Filmmakers originally planned for the cast to be both male and female, but Neil Marshall's business partner realized that horror films rarely have all-female casts. Defying convention, Marshall cast all women, and to avoid making them clichéd, he solicited advice from his female friends. He explained the difference, "The women discuss how they feel about the situation, which the soldiers in Dog Soldiers would never have done." He also gave the characters different accents to enable the audience to tell them apart in the dimly lit caves and to establish a more "cosmopolitan feel" than the British marketing of Dog Soldiers.

The cast included Shauna Macdonald as Sarah, Natalie Mendoza as Juno, Alex Reid as Beth, Saskia Mulder as Rebecca, MyAnna Buring as Sam, Nora-Jane Noone as Holly, Oliver Milburn as Paul, and Molly Kayll as Jessica. Craig Conway portrayed one of the film's crawlers, Scar.

Filming

While The Descent is set in North America, the film was shot entirely in the United Kingdom. Exterior scenes were filmed in Scotland, and interior scenes were filmed in sets built at Pinewood Studios, near London. The cave was built at Pinewood because filmmakers considered it too dangerous and time-consuming to shoot in an actual cave. Set pieces were reused with care, and filmmakers sought to limit lighting to the sources the characters bring with them into the cave, such as helmet lights.

The film had twenty-one cave sets, built by Rod Vass and his company Armordillo Ltd. using a unique system of polyurethane sprayed rock that was developed for the production.

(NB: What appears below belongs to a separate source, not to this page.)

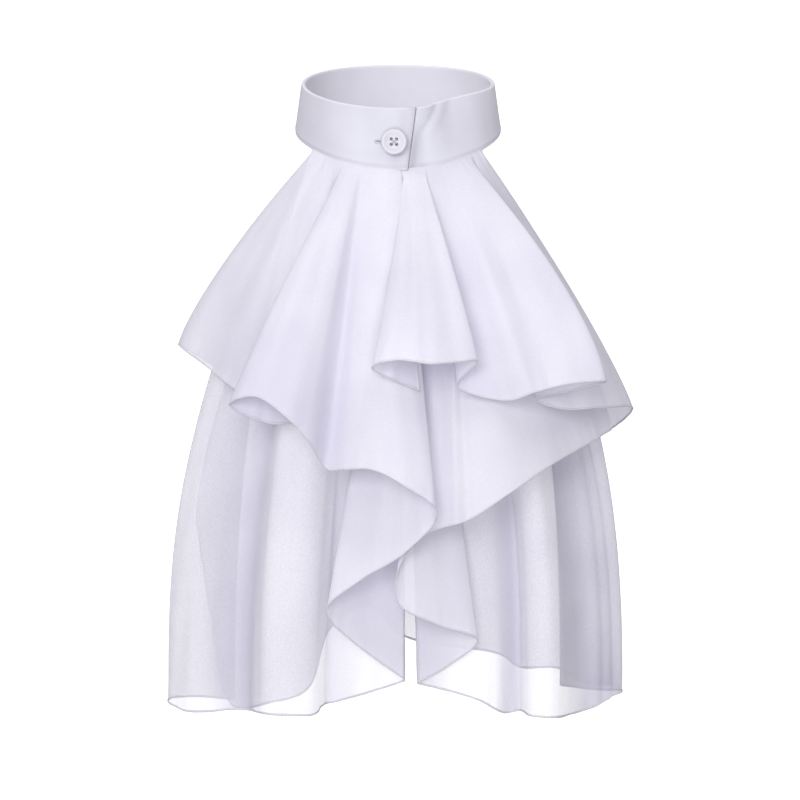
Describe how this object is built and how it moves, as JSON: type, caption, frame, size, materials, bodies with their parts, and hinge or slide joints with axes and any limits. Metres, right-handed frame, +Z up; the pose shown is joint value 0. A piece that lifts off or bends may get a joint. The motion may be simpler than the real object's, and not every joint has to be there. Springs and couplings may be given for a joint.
{
  "type": "jabot",
  "caption": "Detachable ruffled neckpiece: a buttoned stand neckband with a short upper flounce, zigzag cascades at the front slit and long lower flounces.",
  "frame": {"origin": "centre of the neckband, on the line of the neck", "axes": "+Z up along the neck, -Y the way the wearer faces, +X to the viewer's right (the wearer's left)"},
  "size_m": [0.2728, 0.189, 0.3787],
  "materials": {
    "band": "smooth white lining weave, interlined",
    "button": "white, half gloss",
    "thread": "white sewing thread",
    "chiffon": "sheer white chiffon with a fine crepe grain"
  },
  "bodies": {
    "root": {"neckband": "band", "button": "button", "button_thread": "thread", "left_ruffle": "chiffon", "right_ruffle": "chiffon", "right_cascade": "chiffon", "lower_ruffle_left": "chiffon", "lower_ruffle_right": "chiffon", "under_ruffle": "chiffon"}
  },
  "joints": []
}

Production of The Descent competed with a big-budget American film that had a similar premise, The Cave. The Descent was originally scheduled to be released in the United Kingdom by November 2005 or February 2006, but The Cave began filming six months before its competitor. The filmmakers of The Descent decided to release their film before The Cave, so they fast-tracked production to complete by the end of February 2005. The 4 August 2006 issue of Entertainment Weekly reported that the ending was trimmed because American viewers did not like its "uber-hopeless finale". Lionsgate marketing chief Tim Palen said, "It's a visceral ride, and by the time you get to the ending you're drained. [Director Neil] Marshall had a number of endings in mind when he shot the film, so he was open [to making a switch]".

Conception

Marshall first chose to have a dark cave as the setting for The Descent then decided to add the element of the crawlers, describing them as "something that could get the women, something human, but not quite". The crawlers were depicted as cavemen who for some reason never left the caves and evolved in the dark. Marshall included mothers and children in the colony of creatures, defining his vision, "It is a colony and I thought that was far more believable than making them the classic monsters. If they had been all male, it would have made no sense, so I wanted to create a more realistic context for them. I wanted to have this very feral, very primal species living underground, but I wanted to make them human. I didn't want to make them aliens because humans are the scariest things."

The crawlers were designed by Paul Hyett, a makeup and prosthetics creator. Production designer Simon Bowles said that the crawler design started out as "wide-eyed and more creature-like", but shifted toward a more human appearance. They originally had pure white skin, but the look was adjusted to seem grubbier. The skin was originally phosphorescent in appearance, but the effect was too bright and reflective in the darkened set, so the adjustment was made for them to blend in with shadows. Marshall barred the film's cast from seeing the actors in full crawler make-up until their first appearance on screen. Actress Natalie Mendoza said of the effect, "When the moment came, I nearly wet my pants! I was running around afterwards, laughing in this hysterical way and trying to hide the fact that I was pretty freaked out. Even after that scene, we never really felt comfortable with them."

The crawlers reappear in The Descent Part 2, a sequel by Jon Harris with Marshall as executive producer. For the sequel, Hyett improved the camouflaging ability of the crawlers' skin tones to deliver better scares, saying, "Jon wanted them more viciously feral, inbred, scarred and deformed, with rows of sharklike teeth for ripping flesh." A charnel house was designed for the crawlers as well as a set that the crew called the "Crawler Crapper". Douglas Tseng of The Straits Times also noted that the crawlers looked like cross between Gollum and the vampiric Reapers from Blade II. David Germain of the Associated Press noted the crawlers, "have evolved to suit their environment—eyes blind because of the darkness in which they dwell, skin slimy and gray, ears batlike to channel their super-hearing." The crawlers are sexually dimorphic, with males being completely bald, whilst females sport thick dark hair on their heads. They are nocturnal hunters which surface from their caves to hunt for prey and bring the spoils of their hunts to their caverns.

Marketing

The skull of women motif used in some advertising material is based on Philippe Halsman's In Voluptas Mors photograph.

The film's United Kingdom marketing campaign was disrupted by the London bombings in July 2005. Advertisements on London's public transport system (including the bus that had exploded) had included posters that carried the quote, "Outright terror... bold and brilliant", and depicted a terrified woman screaming in a tunnel. The film's theatrical distributor in the UK, Pathé, recalled the posters from their placement in the London Underground and reworked the campaign to exclude the word "terror" from advertised reviews of The Descent. Pathé also distributed the new versions to TV and radio stations. The distributor's marketing chief, Anna Butler, said of the new approach, "We changed tack to concentrate on the women involved all standing together and fighting back. That seemed to chime with the prevailing mood of defiance that set in the weekend after the bombs." Marshall stated in an interview that "Shauna was pretty upset about it; it was on newspapers all across the county" and cites the attacks as harming the film's box office, as "people were still trapped underground in reality, so no one really wanted to go see a film about people trapped underground...".